Rotated elastic weight consolidation
The main idea in rotated elastic weight consolidation (R-EWC) is to rotate the parameter space in such a way that the diagonal approximation of the FIM is a good approximation of the full FIM, and then learn task B in that rotated space (see previous figure).
Now the question is how to implement such rotation. In fact, such rotation is probably impossible to implement in a feed-forward neural network without breaking it. We propose the following approximation. First we apply rotations layerwise (i.e. each layer independently). Then we approximate each rotation with additional layers that will rotate the input and the output of that layer.
Rotating fully connected layers. For simplicity, we first consider the case of a single fully-connected layer given by the linear model \mathbf{y}=W\mathbf{x}, with input \mathbf{x} \in \mathbb{R}^{d_1}, output \mathbf{y} \in \mathbb{R}^{d_2} and weight matrix W\in \mathbb{R}^{d_2 \times d_1}. In this case \theta=W, and to simplify the notation we use L=\log p\left(\mathbf{y}\vert\mathbf{x};W\right). The FIM in this simple linear case is (after applying the chain rule):
F_W = \mathbb{E}_{\mathbf{x}\sim \pi, \mathbf{y}=p\left(\mathbf{y}\vert\mathbf{x};W\right) }\left[\left (\frac{\partial L}{\partial \mathbf{y}}\frac{\partial \mathbf{y}}{\partial W}\right ) \left(\frac{\partial L}{\partial \mathbf{y}} \frac{\partial \mathbf{y}}{\partial W}\right )^{\intercal} \right]=\mathbb{E}_{\mathbf{x}\sim \pi, \mathbf{y}=p\left(\mathbf{y}\vert\mathbf{x};W\right)}\left[\left (\frac{\partial L}{\partial \mathbf{y}}\right) \mathbf{x}\mathbf{x}^{\intercal} \left (\frac{\partial L}{\partial \mathbf{y}}\right )^{\intercal} \right]
where \pi is the empirical distribution of input features \mathbf{x} to the layer.

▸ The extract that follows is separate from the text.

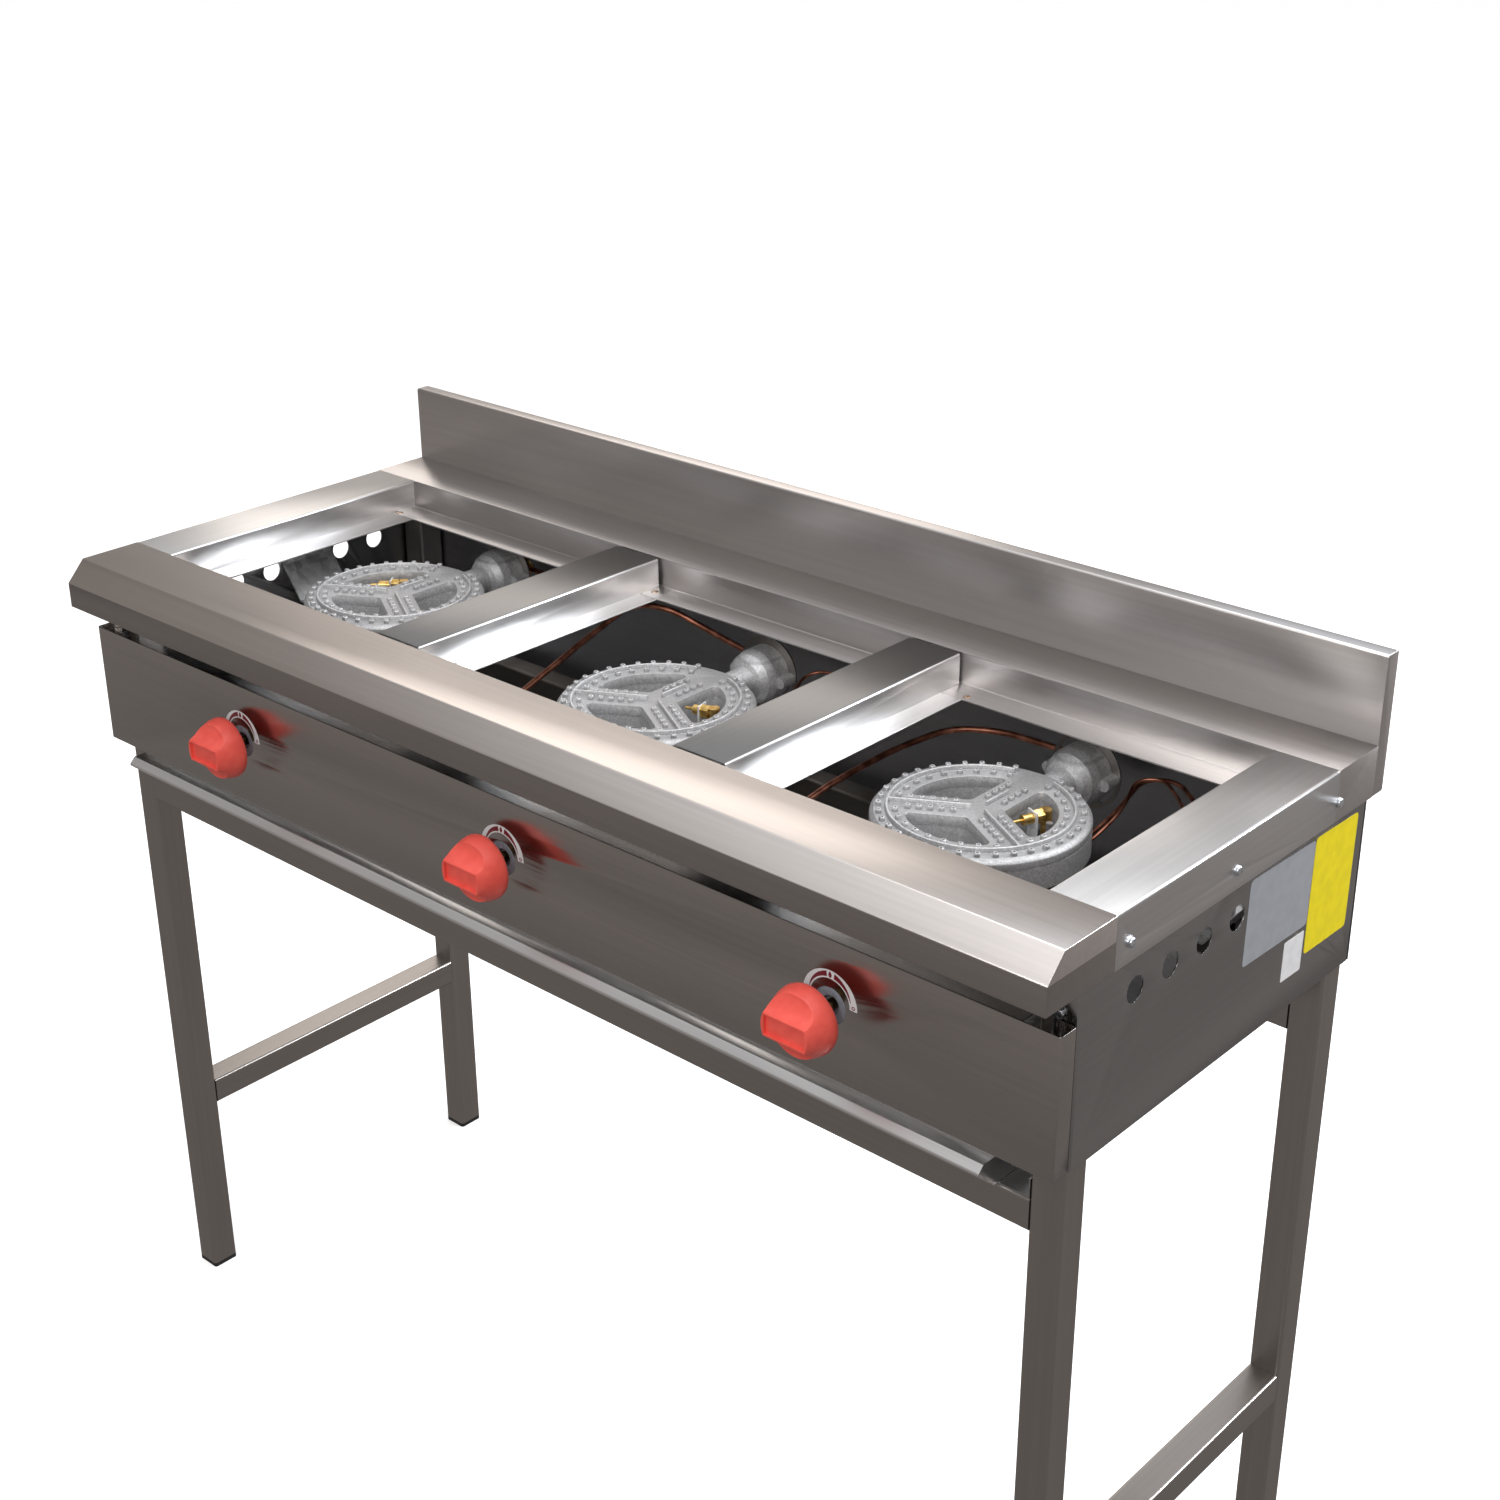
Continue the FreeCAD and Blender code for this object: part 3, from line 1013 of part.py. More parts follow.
# ---------------------------------------------------------------- gas pipe and taps
def gas_manifold():
    """One bent pipe: along the front under the taps, round the right end and out at the back."""
    corner_in = PIPE_BEND_X - PIPE_BEND_R
    corner_out = PIPE_Y + PIPE_BEND_R
    mid = V(PIPE_BEND_X - PIPE_BEND_R * (1 - math.sqrt(0.5)), PIPE_Y + PIPE_BEND_R * (1 - math.sqrt(0.5)), PIPE_Z)
    path = Part.Wire([
        Part.LineSegment(V(PIPE_LEFT_X, PIPE_Y, PIPE_Z), V(corner_in, PIPE_Y, PIPE_Z)).toShape(),
        Part.Arc(V(corner_in, PIPE_Y, PIPE_Z), mid, V(PIPE_BEND_X, corner_out, PIPE_Z)).toShape(),
        Part.LineSegment(V(PIPE_BEND_X, corner_out, PIPE_Z), V(PIPE_BEND_X, PIPE_END_Y, PIPE_Z)).toShape()])
    pipes = []
    for radius in (PIPE_OD / 2, PIPE_OD / 2 - PIPE_WALL):
        ring = Part.Wire(Part.makeCircle(radius, V(PIPE_LEFT_X, PIPE_Y, PIPE_Z), X_AXIS))
        pipes.append(path.makePipeShell([ring], True, False))
    pipe = pipes[0].cut(pipes[1])
    plug = rod(PIPE_OD / 2 - PIPE_WALL, PIPE_WALL * 2, (PIPE_LEFT_X, PIPE_Y, PIPE_Z), X_AXIS)
    return fused([pipe, plug])


def gas_inlet():
    """The hexagon and male thread on the pipe's rear end, where the gas hose is joined."""
    nut = hexagon(INLET_HEX, INLET_HEX_LENGTH, (PIPE_BEND_X, PIPE_END_Y, PIPE_Z), Y_AXIS)
    thread = rod(INLET_THREAD_R, INLET_THREAD_LENGTH, (PIPE_BEND_X, PIPE_END_Y + INLET_HEX_LENGTH, PIPE_Z), Y_AXIS)
    bore = rod(INLET_BORE_R, 2 * INLET_THREAD_LENGTH, (PIPE_BEND_X, PIPE_END_Y, PIPE_Z), Y_AXIS)
    return fused([nut, thread]).cut(bore)


def gas_taps():
    taps = []
    face_in = CONTROL_FACE_Y + BODY_SHEET
    front = face_in + TAP_NECK_LENGTH
    stem_bore_end = STEM_REAR_Y + PUSH_TRAVEL + TAP_BORE_SPARE
    plunger_end = STEM_REAR_Y + PLUNGER_GAP + PLUNGER_LENGTH + PUSH_TRAVEL + TAP_BORE_SPARE
    for x in KNOB_XS.values():
        body = block((x - TAP_WIDTH / 2, x + TAP_WIDTH / 2), (front, TAP_REAR_Y),
                     (KNOB_Z - TAP_HEIGHT / 2, KNOB_Z + TAP_HEIGHT / 2))
        neck = rod(TAP_NECK_R, TAP_NECK_LENGTH + CUT_SPARE, (x, face_in, KNOB_Z), Y_AXIS)
        boss = rod(TAP_BOSS_R, KNOB_Z - PIPE_Z, (x, PIPE_Y, PIPE_Z), Z_AXIS)
        plate = block((x - TAP_PLATE / 2, x + TAP_PLATE / 2), (face_in, face_in + TAP_PLATE_THICKNESS),
                      (KNOB_Z - TAP_PLATE / 2, KNOB_Z + TAP_PLATE / 2))
        tap = fused([body, neck, boss, plate])
        tap = tap.cut(rod(TAP_RECESS_R, TAP_RECESS_DEPTH, (x, face_in, KNOB_Z), Y_AXIS))
        saddle = rod(PIPE_OD / 2 + TAP_SADDLE_CLEARANCE, 2 * TAP_WIDTH, (x - TAP_WIDTH, PIPE_Y, PIPE_Z), X_AXIS)
        stem_bore = rod(STEM_RADIUS + STEM_RUN_CLEARANCE, stem_bore_end - face_in, (x, face_in, KNOB_Z), Y_AXIS)
        plunger_bore = rod(PLUNGER_RADIUS + STEM_RUN_CLEARANCE, plunger_end - face_in, (x, face_in, KNOB_Z), Y_AXIS)
        taps.append(tap.cut(saddle).cut(stem_bore).cut(plunger_bore))
    return group(taps)


def tap_plunger(name):
    """The push rod that opens the flame-failure valve while the knob is held in."""
    return rod(PLUNGER_RADIUS, PLUNGER_LENGTH, (KNOB_XS[name], STEM_REAR_Y + PLUNGER_GAP, KNOB_Z), Y_AXIS)


def knob_stem(name):
    start_y = KNOB_REARS[name] - STEM_IN_KNOB
    return rod(STEM_RADIUS, STEM_REAR_Y - start_y, (KNOB_XS[name], start_y, KNOB_Z), Y_AXIS)


def knob(name):
    """A cone on a round skirt; scoops above and below leave a wing grip across its front."""
    rear_r = KNOB_RADIUS - KNOB_EDGE_INSET
    corners = [V(0, 0, 0), V(rear_r, 0, 0), V(KNOB_RADIUS, -KNOB_EDGE_DEPTH, 0), V(rear_r, -KNOB_SKIRT, 0),
               V(WING_WIDTH / 2, -KNOB_DEPTH, 0), V(0, -KNOB_DEPTH, 0)]
    blank = Part.Face(Part.makePolygon(corners + corners[:1])).revolve(V(0, 0, 0), Y_AXIS, 360)
    across = (-2 * KNOB_RADIUS, 2 * KNOB_RADIUS)
    for way in (-1, 1):
        centre_z = way * (WING_THICKNESS / 2 + SCOOP_RADIUS)
        scoop = rod(SCOOP_RADIUS, 4 * KNOB_RADIUS, (across[0], -SCOOP_FLOOR - SCOOP_RADIUS, centre_z), X_AXIS)
        beyond = sorted((centre_z, way * 2 * KNOB_RADIUS))
        blank = blank.cut(scoop).cut(block(across, (-KNOB_DEPTH - CUT_SPARE, -SCOOP_FLOOR), beyond))
    half_w = WING_WIDTH / 2 - 2 * WING_POCKET_RIM
    half_t = WING_THICKNESS / 2 - WING_POCKET_RIM
    pocket_y = (-KNOB_DEPTH - CUT_SPARE, -KNOB_DEPTH + WING_POCKET_DEPTH)
    blank = blank.cut(block((-half_w, half_w), pocket_y, (-half_t, half_t)))
    cavity = rod(KNOB_RADIUS - KNOB_WALL, KNOB_CAVITY_DEPTH, (0, -KNOB_CAVITY_DEPTH, 0), Y_AXIS)
    cavity = cavity.cut(rod(KNOB_HUB_R, KNOB_CAVITY_DEPTH, (0, -KNOB_CAVITY_DEPTH, 0), Y_AXIS))
    blank = blank.cut(cavity).cut(rod(STEM_RADIUS, STEM_IN_KNOB, (0, -STEM_IN_KNOB, 0), Y_AXIS))
    blank.translate(V(KNOB_XS[name], KNOB_REARS[name], KNOB_Z))
    return blank


# ---------------------------------------------------------------- copper tubes and leads
def tap_port(name, side, rise):
    """A port on a tap's rear face: side -1, 0 or 1 across, rise above the stem's axis."""
    return (KNOB_XS[name] + side * TAP_PORT_OFFSET, TAP_REAR_Y, KNOB_Z + rise)


def injector_port(name):
    x, y = BURNER_PLACES[name]
    return (x + FEED_SIDE[name] * INJECTOR_PORT_REACH, y + MOUTH_Y + INJECTOR_SET_BACK, NECK_Z)


def pilot_port(name):
    x, y = BURNER_PLACES[name]
    dx, dy = PILOT_BACK[name]
    return (x + dx, y + dy, PILOT_Z - PILOT_INLET_DROP)


def probe_port(name):
    x, y = BURNER_PLACES[name]
    dx, dy = PROBE_REL[name]
    return (x + dx, y + dy, PILOT_Z - PROBE_HEIGHT)


# The tubes' routes, as places about each burner's centre and below its top.
FEED_ROUTES = {
    "left": [(75.5, -124, -60), (113.5, -76, -52), (125.5, -14, -42), (123.5, 81, -31), (99.5, 154, -22)],
    "middle": [(-32, -106, -60), (-114, -90, -57), (-171, -56, -50), (-180, 13, -35), (-180, 98, -8),
               (-172, 142, 11), (-138, 162, 9), (-100, 176, -8)],
    "right": [(-21.5, -127, -58), (-113.5, -109, -50), (-164.5, -69, -41), (-169.5, -2, -33),
              (-169.5, 98, -30), (-149.5, 158, -23), (-103.5, 177, -20)],
}
PILOT_ROUTES = {
    "left": [(17.5, -134, -59), (-22.5, -96, -51), (-31.5, -32, -46), (-26.5, 16, -45)],
    "middle": [(60, -118, -61), (112, -80, -54), (137, 3, -49), (135, 103, -37), (114, 170, -25),
               (80, 196, -19), (51, 184, -21), (64, 144, -34), (62, 80, -44), (52, 39, -45)],
    "right": [(80.5, -129, -59), (146.5, -79, -51), (168.5, 5, -45), (154.5, 98, -33), (116.5, 160, -23),
              (76.5, 188, -18), (46.5, 177, -21), (51.5, 131, -34), (50.5, 81, -44), (42.5, 52, -45)],
}
LEAD_ROUTES = {
    "left": [(9.5, -144, -76), (-36.5, -104, -65), (-51.5, -42, -53), (-45.5, 8, -44)],
    "middle": [(54, -120, -76), (102, -82, -63), (123, 3, -44), (121, 96, -30), (105, 156, -18),
               (74, 182, -11), (39, 172, -14), (48, 130, -30), (46, 80, -41)],
    "right": [(70.5, -129, -74), (132.5, -77, -58), (156.5, 5, -40), (143.5, 93, -26), (107.5, 147, -17),
              (71.5, 171, -11), (50.5, 159, -14), (61.5, 123, -27), (60.5, 73, -41)],
}


def route_places(routes, name):
    """A route's points moved from about its burner to their place in the range."""
    x, y = BURNER_PLACES[name]
    return [(x + dx, y + dy, BURNER_TOP_Z + dz) for dx, dy, dz in routes[name]]


def straight_back(port):
    """The end of a tube's straight start, square to the tap's rear face."""
    x, y, z = port
    return (x, y + TAP_STRAIGHT, z)


def feed_tube(name):
    port = tap_port(name, FEED_SIDE[name], TAP_PORT_RISE)
    x, y, z = injector_port(name)
    beside = (x + FEED_SIDE[name] * FEED_STRAIGHT, y, z)
    route = [port, straight_back(port)] + route_places(FEED_ROUTES, name) + [beside, (x, y, z)]
    return routed_tube(route, FEED_TUBE_R)


def pilot_tubes():
    tubes = []
    for name in BURNER_PLACES:
        port = tap_port(name, -FEED_SIDE[name], TAP_PORT_RISE)
        x, y, z = pilot_port(name)
        end = [(x, y, z - PILOT_STRAIGHT), (x, y, z)]
        route = [port, straight_back(port)] + route_places(PILOT_ROUTES, name) + end
        tubes.append(routed_tube(route, PILOT_TUBE_R))
    return group(tubes)


def probe_leads():
    leads = []
    for name in BURNER_PLACES:
        port = tap_port(name, 0, -TAP_PORT_RISE)
        x, y, z = probe_port(name)
        end = [(x, y, z - LEAD_STRAIGHT), (x, y, z)]
        route = [port, straight_back(port)] + route_places(LEAD_ROUTES, name) + end
        leads.append(routed_tube(route, LEAD_R))
    return group(leads)


# ---------------------------------------------------------------- all nodes
def all_nodes():
    nodes = {
        "foot_plugs": foot_plugs(),
        "front_rail": cross_rail(LEG_SET_BACK),
        "rear_rail": cross_rail(LEG_REAR - TUBE),
        "top_front_rail": top_front_rail(),
        "rear_ledge": rear_ledge(),
        "splash_back": splash_back(),
        "back_panel": back_panel(),
        "control_panel": control_panel(),
        "top_screws": top_screws(),
        "body_screws": body_screws(),
        "drip_tray": drip_tray(),
        "burner_beam": burner_beam(),
        "burner_bolts": burner_bolts(),
        "shutter_screws": shutter_screws(),
        "injectors": injectors(),
        "pilots": pilots(),
        "flame_probes": flame_probes(),
        "pilot_clips": pilot_clips(),
        "gas_manifold": gas_manifold(),
        "gas_inlet": gas_inlet(),
        "gas_taps": gas_taps(),
        "pilot_tubes": pilot_tubes(),
        "probe_leads": probe_leads(),
    }
    for word, side in SIDES.items():
        nodes["leg_front_" + word] = leg(side, True)
        nodes["leg_rear_" + word] = leg(side, False)
        nodes["side_rail_" + word] = side_rail(side)
        nodes["side_panel_" + word] = side_panel(side)
        nodes["end_bar_" + word] = end_bar(side)
        nodes["mid_bar_" + word] = mid_bar(side)
        nodes["tray_runner_" + word] = tray_runner(side)
        nodes["beam_bracket_" + word] = beam_bracket(side)
    head = burner_head()
    body = burner_body()
    shutter = air_shutter()
    for name in BURNER_PLACES:
        nodes["burner_head_" + name] = placed(head, name)
        nodes["burner_body_" + name] = placed(body, name)
        nodes["air_shutter_" + name] = placed(shutter, name)
        nodes["tap_plunger_" + name] = tap_plunger(name)
        nodes["knob_stem_" + name] = knob_stem(name)
        nodes["knob_" + name] = knob(name)
        nodes["feed_tube_" + name] = feed_tube(name)
    return nodes


def main():
    os.makedirs("parts", exist_ok=True)
    for name, shape in all_nodes().items():
        moved = shape.copy()
        moved.translate(V(0, -ORIGIN_Y, 0))
        moved.exportStep("parts/" + name + ".step")
        print(name, len(moved.Solids), "solids, valid", moved.isValid())


main()
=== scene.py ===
# %% [markdown]
# # Dressing a three-burner wok range
#
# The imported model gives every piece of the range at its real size: sheet steel, square tube, cast burners, brass,
# copper and plastic. This lesson leaves those solids where they are and adds what a drawing lacks: the brushed grain
# of the steel, the sandy skin of the castings, the ports on top of the burners, the marks round the knobs and the
# stickers on the side. Everything is in metres, with +Z up and the range's front facing -Y.

# %% Load the frame
import json
import math
import bpy
import bmesh
import numpy as np
from mathutils import Matrix, Vector

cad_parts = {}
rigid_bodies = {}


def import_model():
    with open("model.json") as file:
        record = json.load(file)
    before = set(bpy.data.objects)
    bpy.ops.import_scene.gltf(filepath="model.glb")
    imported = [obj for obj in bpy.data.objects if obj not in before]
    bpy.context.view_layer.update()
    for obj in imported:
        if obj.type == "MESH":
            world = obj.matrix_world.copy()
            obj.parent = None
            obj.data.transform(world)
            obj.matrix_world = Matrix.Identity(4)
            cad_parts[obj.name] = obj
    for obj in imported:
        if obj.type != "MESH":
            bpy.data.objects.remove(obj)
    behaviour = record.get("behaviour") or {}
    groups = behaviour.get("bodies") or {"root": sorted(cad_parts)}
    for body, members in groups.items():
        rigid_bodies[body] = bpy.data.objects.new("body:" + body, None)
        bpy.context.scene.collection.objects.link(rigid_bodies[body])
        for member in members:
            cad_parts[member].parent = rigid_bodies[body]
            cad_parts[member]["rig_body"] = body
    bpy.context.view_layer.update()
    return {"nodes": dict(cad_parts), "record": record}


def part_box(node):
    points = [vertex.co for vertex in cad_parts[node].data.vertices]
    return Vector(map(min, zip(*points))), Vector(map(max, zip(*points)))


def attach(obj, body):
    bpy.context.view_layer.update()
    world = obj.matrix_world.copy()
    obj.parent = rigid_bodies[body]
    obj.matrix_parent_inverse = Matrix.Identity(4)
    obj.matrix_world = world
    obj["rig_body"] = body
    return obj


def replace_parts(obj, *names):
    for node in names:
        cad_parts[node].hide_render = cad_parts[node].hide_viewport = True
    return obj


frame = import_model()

nodes = frame["nodes"]

# %% [markdown]
# ## Camera, floor and light
#
# The photograph was taken from the right, at about eye height, with a rather long lens. A camera is a
# place, a point that it looks at, a roll and a focal length; `to_track_quat` turns the first two into a rotation.
# The picture behind the range is white, so the floor is a large pale sheet that fills the view.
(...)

If we further assume that \frac{\partial L}{\partial \mathbf{y}} and \mathbf{x} are independent random variables we can factorize F_W as
F_W=\mathbb{E}_{\mathbf{x}\sim \pi, \mathbf{y}=p\left(\mathbf{y}\vert\mathbf{x};W\right)}\left[\left (\frac{\partial L}{\partial \mathbf{y}}\right) \left (\frac{\partial L}{\partial \mathbf{y}}\right )^{\intercal}\right] \mathbb{E}_{\mathbf{x}\sim \pi}\left[ \mathbf{x}\mathbf{x}^{\intercal} \right]
Note that now one of the factors in this approximation depends on the input features and the other in the backpropagated gradients at the output. Now we can apply two singular value decompositions (SVD) on each of the factors to obtain
\mathbb{E}_{\mathbf{x}\sim \pi, \mathbf{y}=p\left(\mathbf{y}\vert\mathbf{x};W\right)}\left[\left (\frac{\partial L}{\partial \mathbf{y}}\right) \left (\frac{\partial L}{\partial \mathbf{y}}\right )^{\intercal}\right]=U_2 S_2 V_2^{\intercal}
\mathbb{E}_{\mathbf{x}\sim \pi}\left[ \mathbf{x}\mathbf{x}^{\intercal} \right]=U_1 S_1 V_1^{\intercal}
where U_1 and U_2 can be seen as rotations of the input and output of the linear layer. This can be implemented as two additional linear layers whose weights are learned first after training task A using the previous equations, and then fixed. Task B is then trained over the new problem \mathbf{y}'=W'\mathbf{x}'. The following figure illustrates the implementation in a neural network
Note that the forward passes in the original network (left) and the rotated network (right) are equivalent, since W'=U_2^\intercal W U_1^\intercal.
Rotating convolutional layers. The same idea can be applied to convolutional layers using 1×1 convolution kernels, as shown in the following figure
To illustrate the effect of this rotation, the following figure shows the fully FIM of a fully connected layer in a toy neural network (left), the rotation using SVD in the parameter space (center), which is not possible in practice, and the result of the indirect rotation in R-EWC (right).
Remember that we always use the diagonal approximation to learn the new task B. The diagonal in the orginal FIM in the example contains 40% of the energy, while in the rotated version with our method contains 74%, meaning that the diagonal approximation after rotation keeps more information.
Results
We compared R-EWC and EWC on several datasets. The following results are computed on a sequence of four tasks (each dataset is split into four subsets with equal number of classes). The metric is the average accuracy over all tasks learned so far. The datasets are Stanford Actions, CIFAR-100 and CUB-200 (fine-grained bird classification). The results show that the R-EWC can prevent forgetting previous tasks better than EWC.